4.9 In the facts and circumstances the relaxation in margins in cases where the early pay-in instructions of transfer securities had failed was not in the interest of securities market. Thus, it is reasonably established that the Broker had violated the provisions of the Act read with the provisions of the Broker Regulations and the SEBI Circulars, as specified. As an intermediary operating in the securities market, the Broker is duty bound to comply with the statutory provisions including various circulars issued by SEBI from time to time. He has a duty towards the securities market. The various requirements under the Act and Regulations in respect of an intermediary are conceived in the interests of investor protection and further to ensure that the business and conduct of the intermediaries are undertaken on the basis of sound business principle. An intermediary is inter alia required to maintain high standards of promptitude and fairness while conducting his business. Taking into account the circumstances of the present case, the mitigating circumstances and the view taken in comparable cases, the instant case calls for a penalty as ordered hereinunder.

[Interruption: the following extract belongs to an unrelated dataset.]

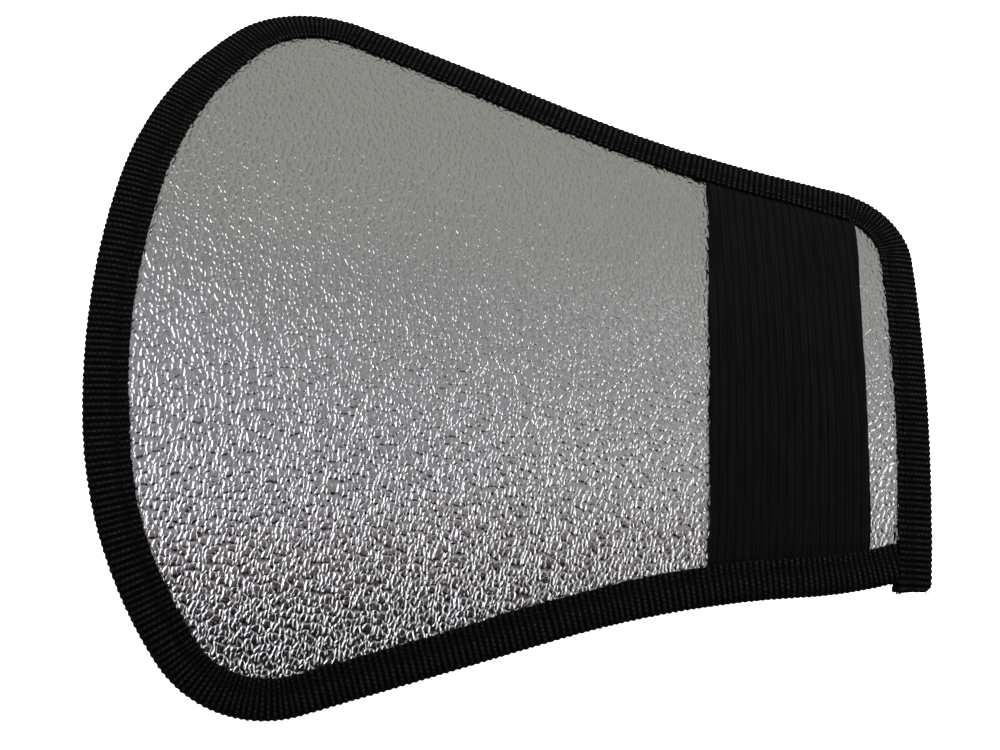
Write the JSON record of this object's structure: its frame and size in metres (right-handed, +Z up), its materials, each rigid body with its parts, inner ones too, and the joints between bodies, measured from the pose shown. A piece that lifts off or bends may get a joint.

5.1 In view of the foregoing, I, in exercise of the powers conferred upon me in terms of Section 19 of the Securities and Exchange Board of India Act, 1992 read with regulation 13(4) of Securities and Exchange Board of India (Procedure for Holding Enquiry by Enquiry Officer and Imposing Penalty) Regulations, 2002, hereby impose a minor penalty of censure on the stock broker viz. M/s. SKSE Securities Limited, Member, National Stock Exchange of India Ltd. (Registration no. INB231076036) and Bombay Stock Exchange Ltd. (Registration no. INB 011076032).